The ground floor is full to the brim with artworks, each of which functioning as a kind of souvenir. Marc Newson’s earth-bound plane Kelvin 40, realized for the designer’s solo show in 2004, proudly takes center-stage—a celebration of the power of form and imagination over trivially utilitarian concerns. The legendary Italian architect and designer Alessandro Mendini shows a take on Albrecht Dürer’s engraving Knight, Death and the Devil . It is reborn here as an equestrian statue covered, Memphis-style, with colorful mosaics. Mendini first came in contact with the foundation via a group show in 2001. He was then invited for a solo show (Fragilisme in 2002) and has been closely involved with many other initiatives ever since. This includes Mémoires Vives for which he designed what is described as a “wall-object,” a brightly colored panel displaying, and responding to, Peter Halley’s Neo-Geo painting Code Warrior. Cult filmmaker David Lynch, whose little-known paintings, drawings, and sculptures were shown for the first time at the foundation in 2007, has conceived a monumental screen to presents films by the likes of Beatriz Milhazes, John Maeda, and Raymond Depardon.

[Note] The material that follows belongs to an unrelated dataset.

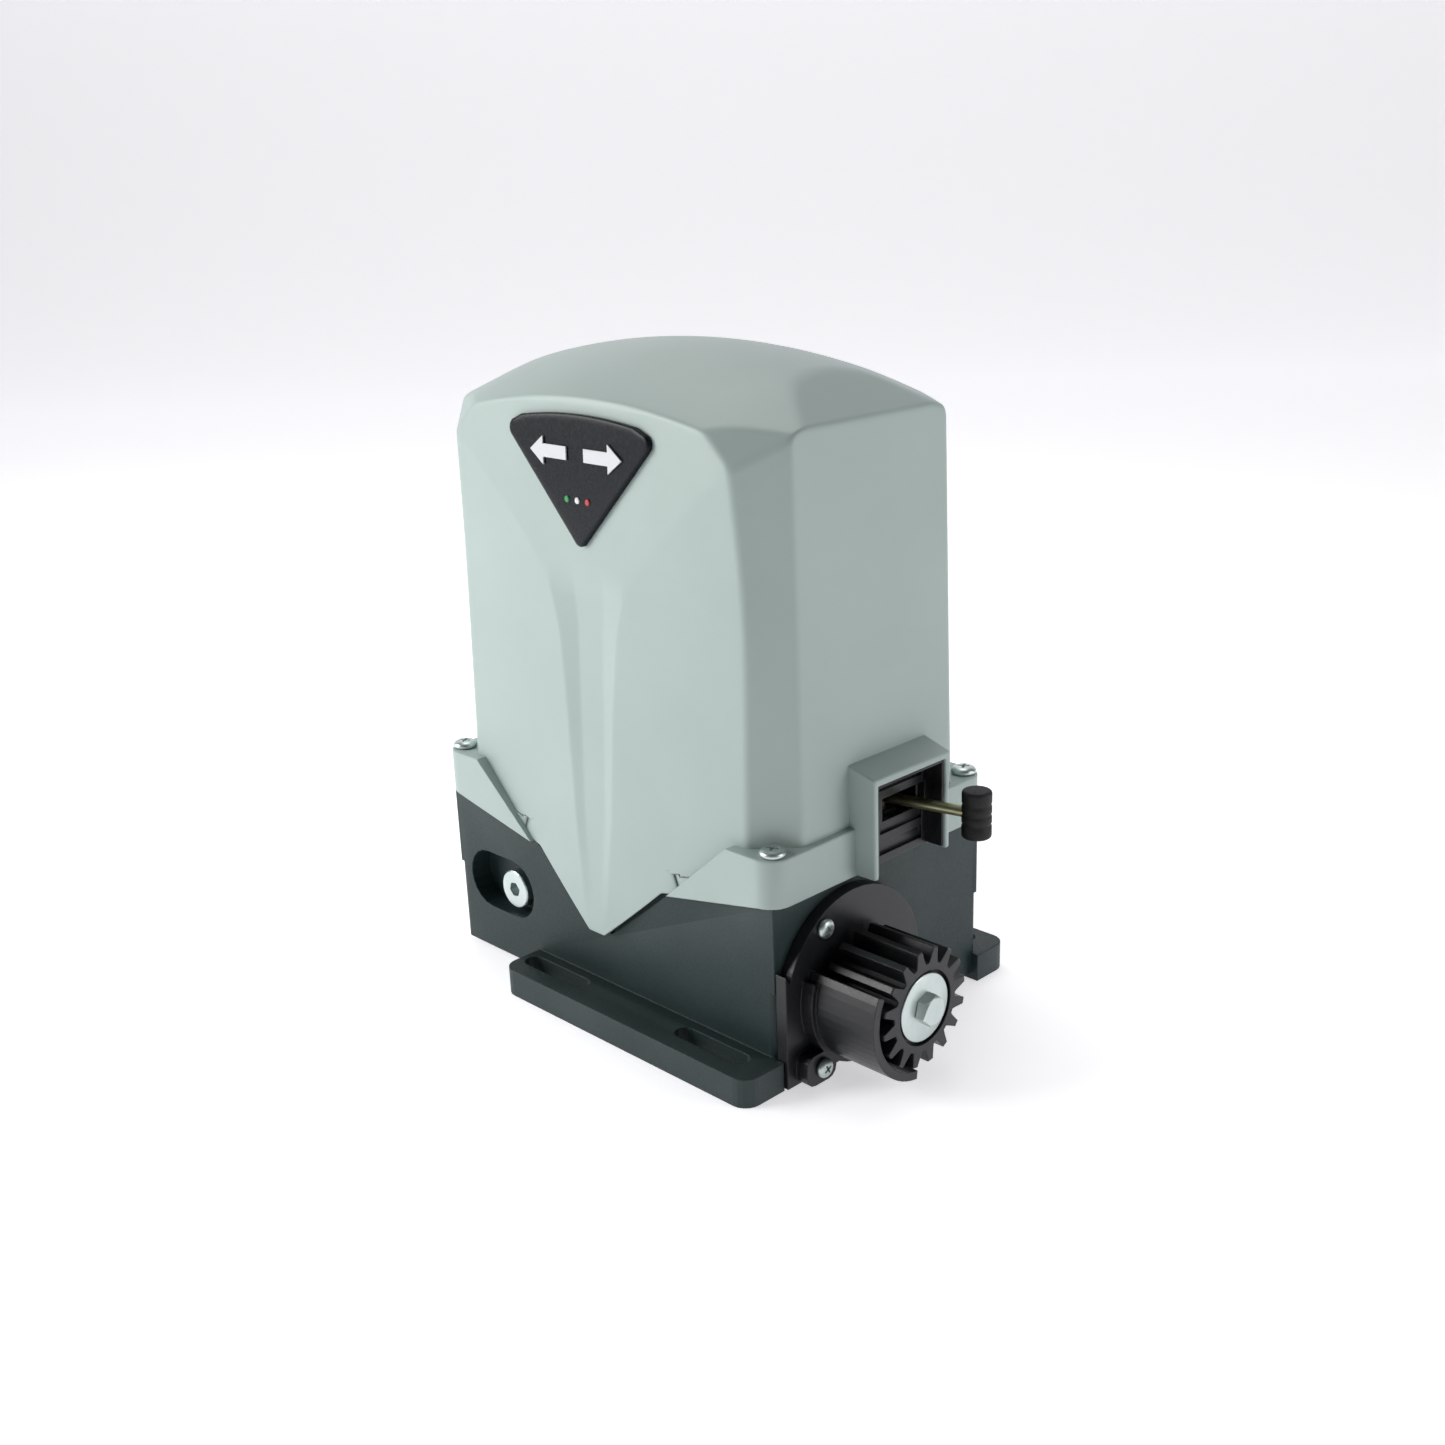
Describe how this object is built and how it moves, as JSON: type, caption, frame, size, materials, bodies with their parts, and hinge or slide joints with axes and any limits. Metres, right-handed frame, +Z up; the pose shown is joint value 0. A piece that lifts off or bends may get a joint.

Marc Newson, Kelvin 40, 2003 Collection of the Fondation Cartier pour l’art contemporain, Paris © Marc Newson Ltd Photo © Daniel Adric

Marc Newson, Kelvin 40, 2003
Collection of the Fondation Cartier pour l’art contemporain, Paris
© Marc Newson Ltd
Photo © Daniel Adric

Mémoires Vives is, unashamedly, all “Greatest Hits.” Don’t look for a theme here. The point of the show lies elsewhere: to emphasize the daring interdisciplinary approach the foundation has ceaselessly championed from its Hommage à Ferrari exhibition in 1987 to today. More recently, there was Mathematics, A Beautiful Elsewhere (2011)—a showcase of research by mathematicians and artists side by side—or Show and Tell (2012), which presented artists operating in the margins of the official art world, such as the Brazilian Véio. (His zoomorphic and anthropomorphic sculptures are a highlight of Mémoires Vives.)

The Fondation Cartier is a trailblazer—it sets its own rules. Among these is the foundation’s legally inscribed right to resell artworks from its collection, a true statement of independence in France, where museums are strictly forbidden to part with pieces from their holdings. The organization has also played a significant role in shaping up the legislation that governs and encourages art patronage in the country, most notably via a report commissioned by France’s ministry of culture to Perrin in 1986. But it is the foundation’s commitment to dialogue between fields, and between artists and thinkers, that will no doubt remain its most influential contribution. The last Venice Biennale’s celebration of curiosity in all its forms only validated the approach the Fondation Cartier had chosen for itself, decades earlier.